Task material:

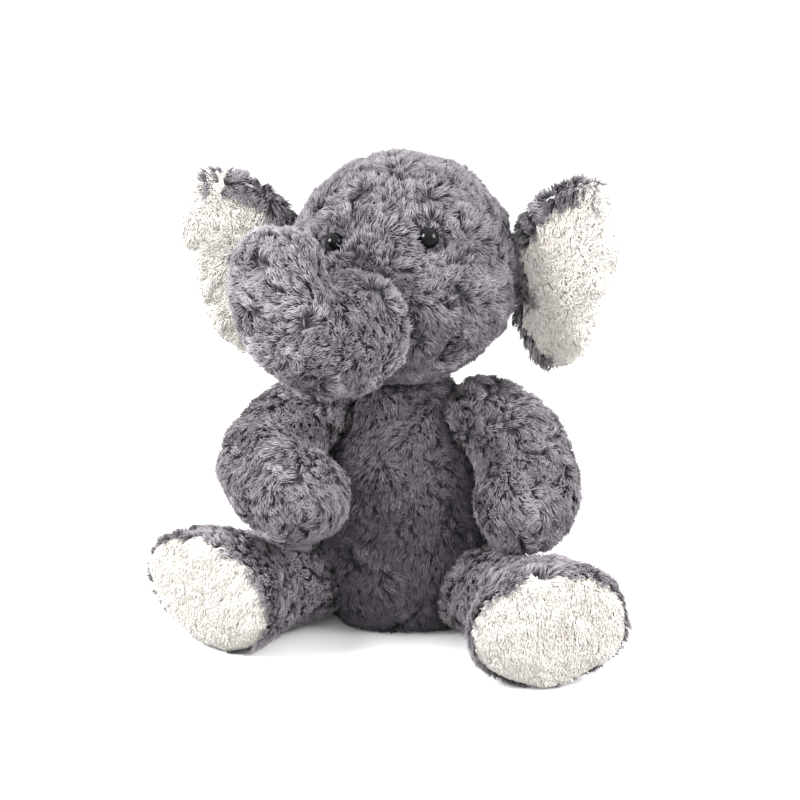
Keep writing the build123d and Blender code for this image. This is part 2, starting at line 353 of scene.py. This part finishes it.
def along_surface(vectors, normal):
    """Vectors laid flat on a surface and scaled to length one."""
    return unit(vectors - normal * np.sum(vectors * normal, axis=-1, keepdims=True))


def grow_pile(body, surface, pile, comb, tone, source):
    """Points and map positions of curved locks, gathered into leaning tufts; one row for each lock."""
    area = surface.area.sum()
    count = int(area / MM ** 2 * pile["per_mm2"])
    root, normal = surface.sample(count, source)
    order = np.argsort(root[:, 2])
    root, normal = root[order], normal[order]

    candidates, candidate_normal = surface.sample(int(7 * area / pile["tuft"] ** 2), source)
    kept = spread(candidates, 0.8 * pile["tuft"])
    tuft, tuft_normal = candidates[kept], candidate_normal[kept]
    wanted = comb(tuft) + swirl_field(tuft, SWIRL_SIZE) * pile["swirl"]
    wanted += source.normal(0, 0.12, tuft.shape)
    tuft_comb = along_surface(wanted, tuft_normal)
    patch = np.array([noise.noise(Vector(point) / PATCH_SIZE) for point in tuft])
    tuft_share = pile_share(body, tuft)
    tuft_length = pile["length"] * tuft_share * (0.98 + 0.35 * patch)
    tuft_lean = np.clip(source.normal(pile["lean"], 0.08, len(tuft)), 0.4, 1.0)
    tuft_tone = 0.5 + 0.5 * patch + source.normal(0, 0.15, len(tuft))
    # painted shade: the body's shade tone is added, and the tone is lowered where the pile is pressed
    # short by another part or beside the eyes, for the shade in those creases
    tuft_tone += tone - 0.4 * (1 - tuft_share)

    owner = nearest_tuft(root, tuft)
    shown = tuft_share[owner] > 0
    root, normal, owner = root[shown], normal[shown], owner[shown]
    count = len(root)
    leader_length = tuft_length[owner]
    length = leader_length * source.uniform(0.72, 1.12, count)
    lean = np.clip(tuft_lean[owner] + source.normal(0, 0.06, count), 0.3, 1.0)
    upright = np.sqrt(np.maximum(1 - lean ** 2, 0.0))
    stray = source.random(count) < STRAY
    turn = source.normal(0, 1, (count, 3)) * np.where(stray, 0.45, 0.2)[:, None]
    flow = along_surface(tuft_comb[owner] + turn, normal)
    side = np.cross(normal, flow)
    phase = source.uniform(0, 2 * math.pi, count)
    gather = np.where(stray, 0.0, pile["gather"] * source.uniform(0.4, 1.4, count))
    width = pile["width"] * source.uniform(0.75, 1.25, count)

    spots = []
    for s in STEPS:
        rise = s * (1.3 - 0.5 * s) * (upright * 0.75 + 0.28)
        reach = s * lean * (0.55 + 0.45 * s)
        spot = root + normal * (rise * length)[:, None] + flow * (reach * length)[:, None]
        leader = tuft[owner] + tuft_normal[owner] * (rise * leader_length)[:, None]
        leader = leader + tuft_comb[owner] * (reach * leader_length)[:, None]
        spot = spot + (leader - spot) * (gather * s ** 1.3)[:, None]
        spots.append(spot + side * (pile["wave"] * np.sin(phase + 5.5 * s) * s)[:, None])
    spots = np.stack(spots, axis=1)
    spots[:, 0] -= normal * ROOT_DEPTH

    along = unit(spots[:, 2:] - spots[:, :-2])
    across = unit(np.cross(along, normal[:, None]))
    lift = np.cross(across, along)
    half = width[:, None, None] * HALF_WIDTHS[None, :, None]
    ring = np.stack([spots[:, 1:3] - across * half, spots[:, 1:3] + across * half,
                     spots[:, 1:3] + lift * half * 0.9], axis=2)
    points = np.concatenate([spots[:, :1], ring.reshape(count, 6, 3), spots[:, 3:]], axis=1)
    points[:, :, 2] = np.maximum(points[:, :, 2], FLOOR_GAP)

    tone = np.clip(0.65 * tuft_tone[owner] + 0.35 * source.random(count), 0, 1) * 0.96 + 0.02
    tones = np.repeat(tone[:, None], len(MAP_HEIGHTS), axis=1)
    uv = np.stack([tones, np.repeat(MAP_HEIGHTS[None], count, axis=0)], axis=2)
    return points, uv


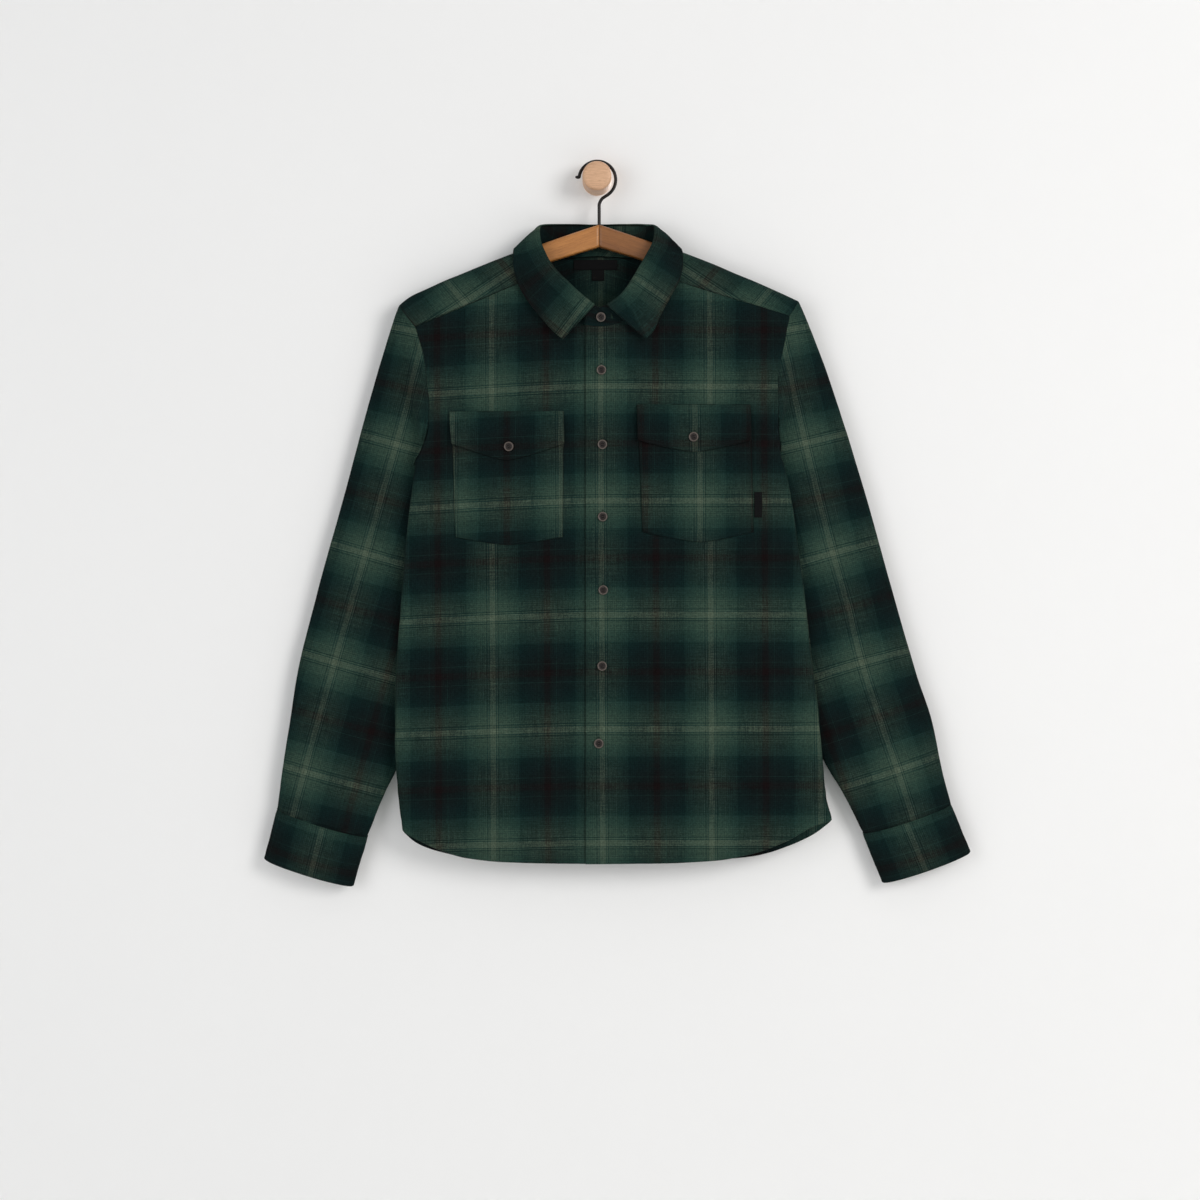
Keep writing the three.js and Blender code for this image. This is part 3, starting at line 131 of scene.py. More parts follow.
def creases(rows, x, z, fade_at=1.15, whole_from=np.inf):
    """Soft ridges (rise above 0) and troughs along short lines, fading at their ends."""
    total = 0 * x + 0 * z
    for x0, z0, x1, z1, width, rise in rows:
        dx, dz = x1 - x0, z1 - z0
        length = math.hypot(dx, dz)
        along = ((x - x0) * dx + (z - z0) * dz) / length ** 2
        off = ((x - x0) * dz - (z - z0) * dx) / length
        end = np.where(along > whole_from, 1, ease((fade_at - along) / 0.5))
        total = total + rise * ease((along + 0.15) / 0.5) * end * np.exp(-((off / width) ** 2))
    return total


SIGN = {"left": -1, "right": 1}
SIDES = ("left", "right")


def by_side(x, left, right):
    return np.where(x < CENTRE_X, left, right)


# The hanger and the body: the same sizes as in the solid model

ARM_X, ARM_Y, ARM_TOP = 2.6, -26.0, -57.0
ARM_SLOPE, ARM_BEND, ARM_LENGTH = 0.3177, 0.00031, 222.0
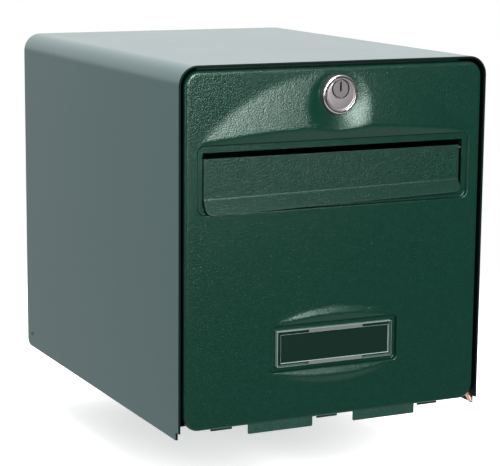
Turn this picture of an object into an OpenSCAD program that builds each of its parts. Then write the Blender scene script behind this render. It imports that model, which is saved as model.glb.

What to produce: Using the data above, repeat every line exactly.

Response to this exercise:
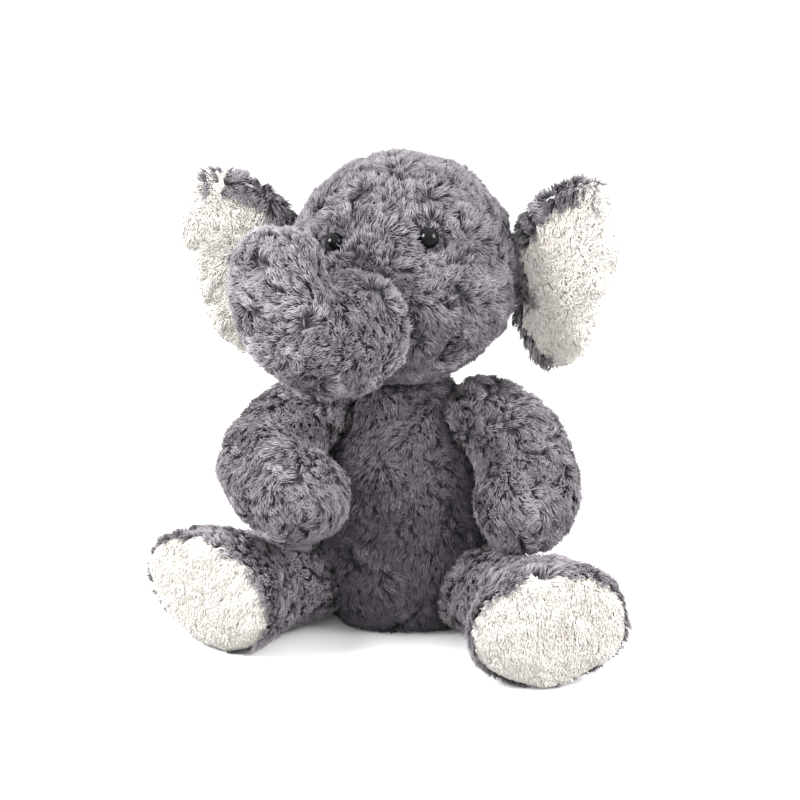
Keep writing the build123d and Blender code for this image. This is part 2, starting at line 353 of scene.py. This part finishes it.
def along_surface(vectors, normal):
    """Vectors laid flat on a surface and scaled to length one."""
    return unit(vectors - normal * np.sum(vectors * normal, axis=-1, keepdims=True))


def grow_pile(body, surface, pile, comb, tone, source):
    """Points and map positions of curved locks, gathered into leaning tufts; one row for each lock."""
    area = surface.area.sum()
    count = int(area / MM ** 2 * pile["per_mm2"])
    root, normal = surface.sample(count, source)
    order = np.argsort(root[:, 2])
    root, normal = root[order], normal[order]

    candidates, candidate_normal = surface.sample(int(7 * area / pile["tuft"] ** 2), source)
    kept = spread(candidates, 0.8 * pile["tuft"])
    tuft, tuft_normal = candidates[kept], candidate_normal[kept]
    wanted = comb(tuft) + swirl_field(tuft, SWIRL_SIZE) * pile["swirl"]
    wanted += source.normal(0, 0.12, tuft.shape)
    tuft_comb = along_surface(wanted, tuft_normal)
    patch = np.array([noise.noise(Vector(point) / PATCH_SIZE) for point in tuft])
    tuft_share = pile_share(body, tuft)
    tuft_length = pile["length"] * tuft_share * (0.98 + 0.35 * patch)
    tuft_lean = np.clip(source.normal(pile["lean"], 0.08, len(tuft)), 0.4, 1.0)
    tuft_tone = 0.5 + 0.5 * patch + source.normal(0, 0.15, len(tuft))
    # painted shade: the body's shade tone is added, and the tone is lowered where the pile is pressed
    # short by another part or beside the eyes, for the shade in those creases
    tuft_tone += tone - 0.4 * (1 - tuft_share)

    owner = nearest_tuft(root, tuft)
    shown = tuft_share[owner] > 0
    root, normal, owner = root[shown], normal[shown], owner[shown]
    count = len(root)
    leader_length = tuft_length[owner]
    length = leader_length * source.uniform(0.72, 1.12, count)
    lean = np.clip(tuft_lean[owner] + source.normal(0, 0.06, count), 0.3, 1.0)
    upright = np.sqrt(np.maximum(1 - lean ** 2, 0.0))
    stray = source.random(count) < STRAY
    turn = source.normal(0, 1, (count, 3)) * np.where(stray, 0.45, 0.2)[:, None]
    flow = along_surface(tuft_comb[owner] + turn, normal)
    side = np.cross(normal, flow)
    phase = source.uniform(0, 2 * math.pi, count)
    gather = np.where(stray, 0.0, pile["gather"] * source.uniform(0.4, 1.4, count))
    width = pile["width"] * source.uniform(0.75, 1.25, count)

    spots = []
    for s in STEPS:
        rise = s * (1.3 - 0.5 * s) * (upright * 0.75 + 0.28)
        reach = s * lean * (0.55 + 0.45 * s)
        spot = root + normal * (rise * length)[:, None] + flow * (reach * length)[:, None]
        leader = tuft[owner] + tuft_normal[owner] * (rise * leader_length)[:, None]
        leader = leader + tuft_comb[owner] * (reach * leader_length)[:, None]
        spot = spot + (leader - spot) * (gather * s ** 1.3)[:, None]
        spots.append(spot + side * (pile["wave"] * np.sin(phase + 5.5 * s) * s)[:, None])
    spots = np.stack(spots, axis=1)
    spots[:, 0] -= normal * ROOT_DEPTH

    along = unit(spots[:, 2:] - spots[:, :-2])
    across = unit(np.cross(along, normal[:, None]))
    lift = np.cross(across, along)
    half = width[:, None, None] * HALF_WIDTHS[None, :, None]
    ring = np.stack([spots[:, 1:3] - across * half, spots[:, 1:3] + across * half,
                     spots[:, 1:3] + lift * half * 0.9], axis=2)
    points = np.concatenate([spots[:, :1], ring.reshape(count, 6, 3), spots[:, 3:]], axis=1)
    points[:, :, 2] = np.maximum(points[:, :, 2], FLOOR_GAP)

    tone = np.clip(0.65 * tuft_tone[owner] + 0.35 * source.random(count), 0, 1) * 0.96 + 0.02
    tones = np.repeat(tone[:, None], len(MAP_HEIGHTS), axis=1)
    uv = np.stack([tones, np.repeat(MAP_HEIGHTS[None], count, axis=0)], axis=2)
    return points, uv


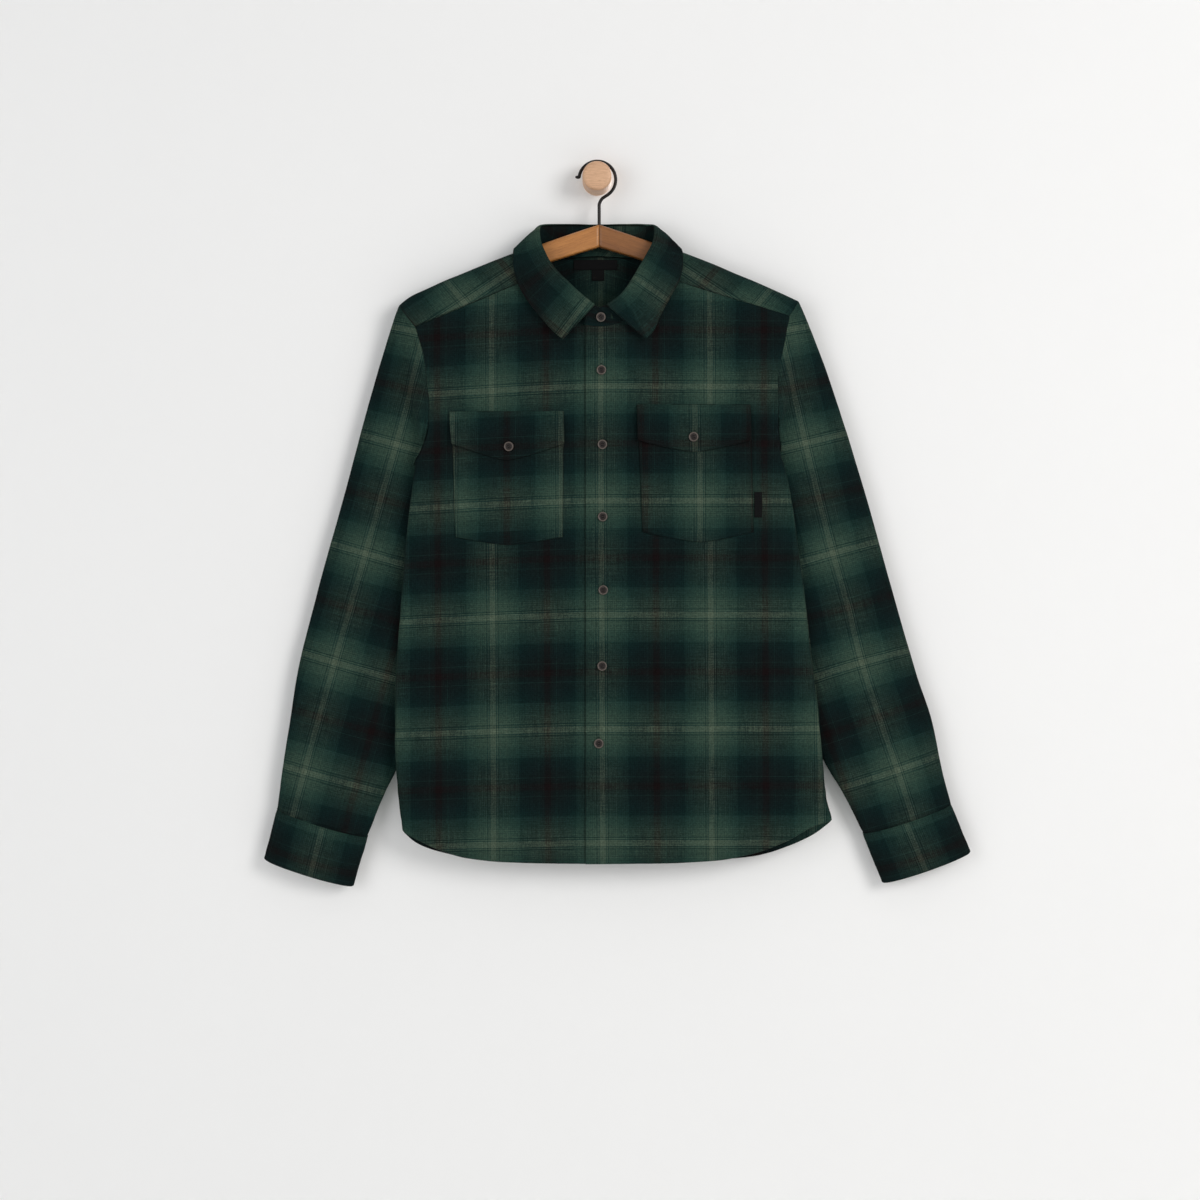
Keep writing the three.js and Blender code for this image. This is part 3, starting at line 131 of scene.py. More parts follow.
def creases(rows, x, z, fade_at=1.15, whole_from=np.inf):
    """Soft ridges (rise above 0) and troughs along short lines, fading at their ends."""
    total = 0 * x + 0 * z
    for x0, z0, x1, z1, width, rise in rows:
        dx, dz = x1 - x0, z1 - z0
        length = math.hypot(dx, dz)
        along = ((x - x0) * dx + (z - z0) * dz) / length ** 2
        off = ((x - x0) * dz - (z - z0) * dx) / length
        end = np.where(along > whole_from, 1, ease((fade_at - along) / 0.5))
        total = total + rise * ease((along + 0.15) / 0.5) * end * np.exp(-((off / width) ** 2))
    return total


SIGN = {"left": -1, "right": 1}
SIDES = ("left", "right")


def by_side(x, left, right):
    return np.where(x < CENTRE_X, left, right)


# The hanger and the body: the same sizes as in the solid model

ARM_X, ARM_Y, ARM_TOP = 2.6, -26.0, -57.0
ARM_SLOPE, ARM_BEND, ARM_LENGTH = 0.3177, 0.00031, 222.0
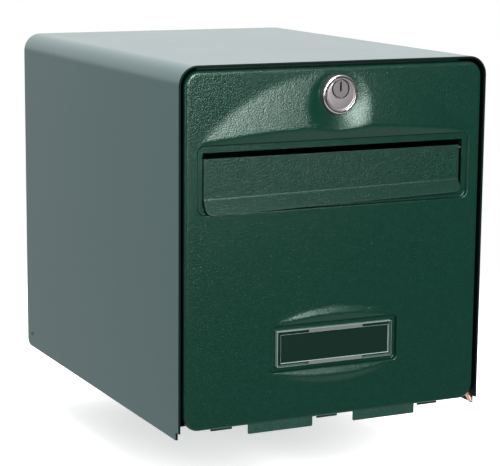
Turn this picture of an object into an OpenSCAD program that builds each of its parts. Then write the Blender scene script behind this render. It imports that model, which is saved as model.glb.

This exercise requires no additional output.